:: Data segment ::

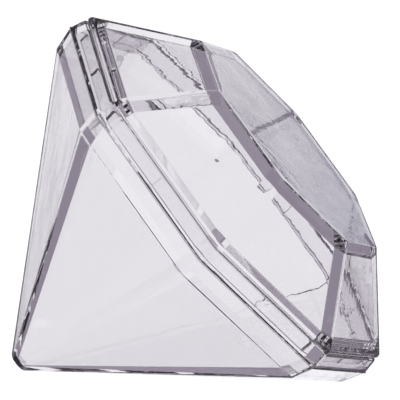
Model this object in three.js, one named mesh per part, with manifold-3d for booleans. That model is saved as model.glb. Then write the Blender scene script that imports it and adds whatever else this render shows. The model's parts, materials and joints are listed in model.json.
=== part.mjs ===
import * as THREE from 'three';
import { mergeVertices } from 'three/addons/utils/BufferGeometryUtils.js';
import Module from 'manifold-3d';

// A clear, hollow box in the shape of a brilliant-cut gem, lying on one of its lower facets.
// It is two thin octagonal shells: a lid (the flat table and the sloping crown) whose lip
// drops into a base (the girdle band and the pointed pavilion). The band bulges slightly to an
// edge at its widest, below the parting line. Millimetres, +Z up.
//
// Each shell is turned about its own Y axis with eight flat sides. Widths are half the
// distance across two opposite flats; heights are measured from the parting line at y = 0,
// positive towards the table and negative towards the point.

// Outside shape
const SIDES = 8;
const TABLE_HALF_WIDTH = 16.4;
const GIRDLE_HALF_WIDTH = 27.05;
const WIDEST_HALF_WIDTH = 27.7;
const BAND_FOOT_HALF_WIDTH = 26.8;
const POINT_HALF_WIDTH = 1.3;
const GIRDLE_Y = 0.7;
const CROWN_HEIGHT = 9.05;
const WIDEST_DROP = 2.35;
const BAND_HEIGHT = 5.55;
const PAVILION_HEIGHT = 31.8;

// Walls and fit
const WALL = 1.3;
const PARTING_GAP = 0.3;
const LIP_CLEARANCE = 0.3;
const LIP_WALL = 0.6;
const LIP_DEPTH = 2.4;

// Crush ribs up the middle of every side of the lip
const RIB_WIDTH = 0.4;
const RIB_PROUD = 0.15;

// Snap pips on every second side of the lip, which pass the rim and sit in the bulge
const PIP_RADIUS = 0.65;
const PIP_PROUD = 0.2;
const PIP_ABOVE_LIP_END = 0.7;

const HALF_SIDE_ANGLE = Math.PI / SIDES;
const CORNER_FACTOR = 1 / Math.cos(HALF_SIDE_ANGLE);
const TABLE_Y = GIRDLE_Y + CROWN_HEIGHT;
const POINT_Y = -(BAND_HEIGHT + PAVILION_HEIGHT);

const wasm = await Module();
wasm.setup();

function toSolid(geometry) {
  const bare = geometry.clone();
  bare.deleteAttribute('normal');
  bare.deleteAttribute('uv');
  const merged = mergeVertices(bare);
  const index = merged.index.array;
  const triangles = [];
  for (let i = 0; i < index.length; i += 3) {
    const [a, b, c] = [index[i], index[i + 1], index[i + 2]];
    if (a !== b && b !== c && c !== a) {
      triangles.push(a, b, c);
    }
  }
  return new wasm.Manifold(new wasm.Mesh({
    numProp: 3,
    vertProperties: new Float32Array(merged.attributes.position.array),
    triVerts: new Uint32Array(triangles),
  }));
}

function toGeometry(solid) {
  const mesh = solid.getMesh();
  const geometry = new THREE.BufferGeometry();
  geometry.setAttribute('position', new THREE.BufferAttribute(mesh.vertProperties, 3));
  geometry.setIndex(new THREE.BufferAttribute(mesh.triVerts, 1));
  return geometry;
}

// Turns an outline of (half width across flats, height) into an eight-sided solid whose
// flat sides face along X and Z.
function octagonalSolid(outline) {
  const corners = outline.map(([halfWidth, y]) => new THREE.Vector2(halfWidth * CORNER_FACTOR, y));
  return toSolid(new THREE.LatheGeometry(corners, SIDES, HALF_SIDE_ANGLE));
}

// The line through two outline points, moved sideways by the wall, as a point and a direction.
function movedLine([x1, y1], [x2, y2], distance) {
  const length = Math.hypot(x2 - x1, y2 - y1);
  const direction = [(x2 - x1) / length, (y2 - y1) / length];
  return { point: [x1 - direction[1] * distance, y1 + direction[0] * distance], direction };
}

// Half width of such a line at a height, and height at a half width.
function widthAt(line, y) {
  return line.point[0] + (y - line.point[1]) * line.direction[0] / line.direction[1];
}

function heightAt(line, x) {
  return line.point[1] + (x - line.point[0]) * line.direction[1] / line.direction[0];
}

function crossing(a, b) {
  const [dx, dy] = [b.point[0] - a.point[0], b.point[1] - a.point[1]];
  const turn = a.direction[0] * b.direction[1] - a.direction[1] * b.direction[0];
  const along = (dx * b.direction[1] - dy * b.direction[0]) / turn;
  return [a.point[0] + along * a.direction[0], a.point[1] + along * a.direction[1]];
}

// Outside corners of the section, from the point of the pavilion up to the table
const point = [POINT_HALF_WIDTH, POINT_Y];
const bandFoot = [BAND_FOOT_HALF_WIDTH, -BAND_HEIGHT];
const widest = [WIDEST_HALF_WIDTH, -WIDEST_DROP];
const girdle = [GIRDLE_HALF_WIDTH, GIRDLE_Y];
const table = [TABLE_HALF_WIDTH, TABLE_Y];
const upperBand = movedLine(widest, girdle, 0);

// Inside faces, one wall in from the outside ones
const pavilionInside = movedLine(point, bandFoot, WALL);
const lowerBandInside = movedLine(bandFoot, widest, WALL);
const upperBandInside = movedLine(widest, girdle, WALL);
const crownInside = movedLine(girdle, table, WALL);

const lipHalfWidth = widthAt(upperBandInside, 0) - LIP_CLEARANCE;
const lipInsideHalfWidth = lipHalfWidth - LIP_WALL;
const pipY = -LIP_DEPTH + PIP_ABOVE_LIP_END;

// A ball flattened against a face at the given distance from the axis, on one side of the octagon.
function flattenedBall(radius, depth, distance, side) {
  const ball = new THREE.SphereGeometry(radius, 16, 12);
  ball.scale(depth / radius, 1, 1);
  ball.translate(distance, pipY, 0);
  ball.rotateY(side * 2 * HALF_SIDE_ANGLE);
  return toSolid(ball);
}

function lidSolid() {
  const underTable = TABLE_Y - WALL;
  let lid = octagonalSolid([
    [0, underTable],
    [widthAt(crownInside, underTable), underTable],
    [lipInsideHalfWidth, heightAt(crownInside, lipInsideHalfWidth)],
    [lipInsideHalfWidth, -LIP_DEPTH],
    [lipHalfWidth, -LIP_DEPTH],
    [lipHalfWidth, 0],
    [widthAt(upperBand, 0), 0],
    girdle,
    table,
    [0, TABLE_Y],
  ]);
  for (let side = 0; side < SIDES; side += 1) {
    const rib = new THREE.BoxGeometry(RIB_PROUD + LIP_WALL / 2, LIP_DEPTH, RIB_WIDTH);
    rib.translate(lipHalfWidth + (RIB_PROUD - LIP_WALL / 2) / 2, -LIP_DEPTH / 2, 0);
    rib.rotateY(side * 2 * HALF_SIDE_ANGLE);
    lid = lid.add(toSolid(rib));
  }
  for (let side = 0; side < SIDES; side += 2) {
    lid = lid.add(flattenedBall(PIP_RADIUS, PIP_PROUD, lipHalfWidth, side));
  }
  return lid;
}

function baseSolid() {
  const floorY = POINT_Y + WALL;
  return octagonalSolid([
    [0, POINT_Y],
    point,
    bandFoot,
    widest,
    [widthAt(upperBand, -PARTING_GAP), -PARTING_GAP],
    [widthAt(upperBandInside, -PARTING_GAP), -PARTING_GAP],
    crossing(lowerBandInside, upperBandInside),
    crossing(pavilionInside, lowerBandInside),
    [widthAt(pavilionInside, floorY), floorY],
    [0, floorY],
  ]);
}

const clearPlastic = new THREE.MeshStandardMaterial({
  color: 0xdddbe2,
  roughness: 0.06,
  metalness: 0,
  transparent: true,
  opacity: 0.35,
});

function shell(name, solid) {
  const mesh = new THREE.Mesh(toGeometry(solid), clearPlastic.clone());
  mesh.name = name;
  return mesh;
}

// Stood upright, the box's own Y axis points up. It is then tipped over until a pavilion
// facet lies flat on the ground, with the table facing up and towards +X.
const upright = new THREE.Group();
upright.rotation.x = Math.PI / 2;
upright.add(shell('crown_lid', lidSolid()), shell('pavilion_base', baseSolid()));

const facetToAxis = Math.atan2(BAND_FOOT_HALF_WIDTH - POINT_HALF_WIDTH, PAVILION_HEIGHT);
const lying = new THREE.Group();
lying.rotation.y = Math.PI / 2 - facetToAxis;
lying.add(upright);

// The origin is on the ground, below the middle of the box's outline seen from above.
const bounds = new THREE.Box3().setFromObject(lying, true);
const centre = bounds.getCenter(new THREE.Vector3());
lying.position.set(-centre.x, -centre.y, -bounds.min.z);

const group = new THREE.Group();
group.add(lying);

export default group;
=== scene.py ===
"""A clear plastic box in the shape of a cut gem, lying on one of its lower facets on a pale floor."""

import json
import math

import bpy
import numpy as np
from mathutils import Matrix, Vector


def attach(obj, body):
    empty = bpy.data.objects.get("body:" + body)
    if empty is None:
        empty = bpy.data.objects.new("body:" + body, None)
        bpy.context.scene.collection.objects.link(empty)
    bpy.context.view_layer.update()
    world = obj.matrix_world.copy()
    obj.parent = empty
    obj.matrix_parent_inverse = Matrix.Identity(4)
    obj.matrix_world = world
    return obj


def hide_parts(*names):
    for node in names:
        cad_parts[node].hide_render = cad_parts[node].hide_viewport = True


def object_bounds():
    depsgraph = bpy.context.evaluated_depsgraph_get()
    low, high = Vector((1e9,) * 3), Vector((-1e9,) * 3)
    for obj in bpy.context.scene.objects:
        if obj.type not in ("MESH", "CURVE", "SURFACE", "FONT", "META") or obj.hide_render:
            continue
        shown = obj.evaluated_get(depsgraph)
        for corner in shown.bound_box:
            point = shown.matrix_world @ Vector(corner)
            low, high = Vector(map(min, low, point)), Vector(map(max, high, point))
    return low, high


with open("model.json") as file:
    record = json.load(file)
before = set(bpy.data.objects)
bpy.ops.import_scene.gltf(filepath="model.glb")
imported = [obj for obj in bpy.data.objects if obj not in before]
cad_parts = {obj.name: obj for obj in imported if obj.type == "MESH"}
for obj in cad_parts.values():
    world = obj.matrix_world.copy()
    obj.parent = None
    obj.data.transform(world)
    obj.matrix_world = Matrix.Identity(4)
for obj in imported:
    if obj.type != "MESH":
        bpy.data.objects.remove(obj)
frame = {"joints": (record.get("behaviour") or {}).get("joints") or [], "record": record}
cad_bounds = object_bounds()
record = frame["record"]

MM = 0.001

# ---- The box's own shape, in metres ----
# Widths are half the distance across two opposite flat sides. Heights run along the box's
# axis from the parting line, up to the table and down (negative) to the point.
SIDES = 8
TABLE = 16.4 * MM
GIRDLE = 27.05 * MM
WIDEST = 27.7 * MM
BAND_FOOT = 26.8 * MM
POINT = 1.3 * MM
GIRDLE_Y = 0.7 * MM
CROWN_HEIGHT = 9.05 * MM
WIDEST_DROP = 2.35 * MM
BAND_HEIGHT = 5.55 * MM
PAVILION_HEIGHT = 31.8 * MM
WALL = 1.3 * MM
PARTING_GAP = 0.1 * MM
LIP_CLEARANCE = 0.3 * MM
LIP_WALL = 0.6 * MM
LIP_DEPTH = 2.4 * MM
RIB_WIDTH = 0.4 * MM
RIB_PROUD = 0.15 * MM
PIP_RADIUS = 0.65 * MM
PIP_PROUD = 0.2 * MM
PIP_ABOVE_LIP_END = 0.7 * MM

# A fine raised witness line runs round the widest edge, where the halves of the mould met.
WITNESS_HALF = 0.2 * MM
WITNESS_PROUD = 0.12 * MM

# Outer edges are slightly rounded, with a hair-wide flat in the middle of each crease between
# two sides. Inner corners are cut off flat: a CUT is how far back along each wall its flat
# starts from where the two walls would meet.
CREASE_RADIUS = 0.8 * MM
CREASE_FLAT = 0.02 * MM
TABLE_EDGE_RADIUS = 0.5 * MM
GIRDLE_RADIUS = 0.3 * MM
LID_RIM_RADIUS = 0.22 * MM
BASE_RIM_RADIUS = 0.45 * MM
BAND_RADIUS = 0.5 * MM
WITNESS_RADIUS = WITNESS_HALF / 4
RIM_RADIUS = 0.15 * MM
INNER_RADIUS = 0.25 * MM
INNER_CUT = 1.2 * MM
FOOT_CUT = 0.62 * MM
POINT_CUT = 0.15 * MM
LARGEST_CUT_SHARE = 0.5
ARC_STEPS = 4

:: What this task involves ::
Exactly and only the lines from the line that contains "const facetToAxis = Math.atan2(BAND_FOOT_HALF_WIDTH" through the line that contains "if empty is" are to be repeated as they stand.

:: Task answer ::
const facetToAxis = Math.atan2(BAND_FOOT_HALF_WIDTH - POINT_HALF_WIDTH, PAVILION_HEIGHT);
const lying = new THREE.Group();
lying.rotation.y = Math.PI / 2 - facetToAxis;
lying.add(upright);

// The origin is on the ground, below the middle of the box's outline seen from above.
const bounds = new THREE.Box3().setFromObject(lying, true);
const centre = bounds.getCenter(new THREE.Vector3());
lying.position.set(-centre.x, -centre.y, -bounds.min.z);

const group = new THREE.Group();
group.add(lying);

export default group;
=== scene.py ===
"""A clear plastic box in the shape of a cut gem, lying on one of its lower facets on a pale floor."""

import json
import math

import bpy
import numpy as np
from mathutils import Matrix, Vector


def attach(obj, body):
    empty = bpy.data.objects.get("body:" + body)
    if empty is None:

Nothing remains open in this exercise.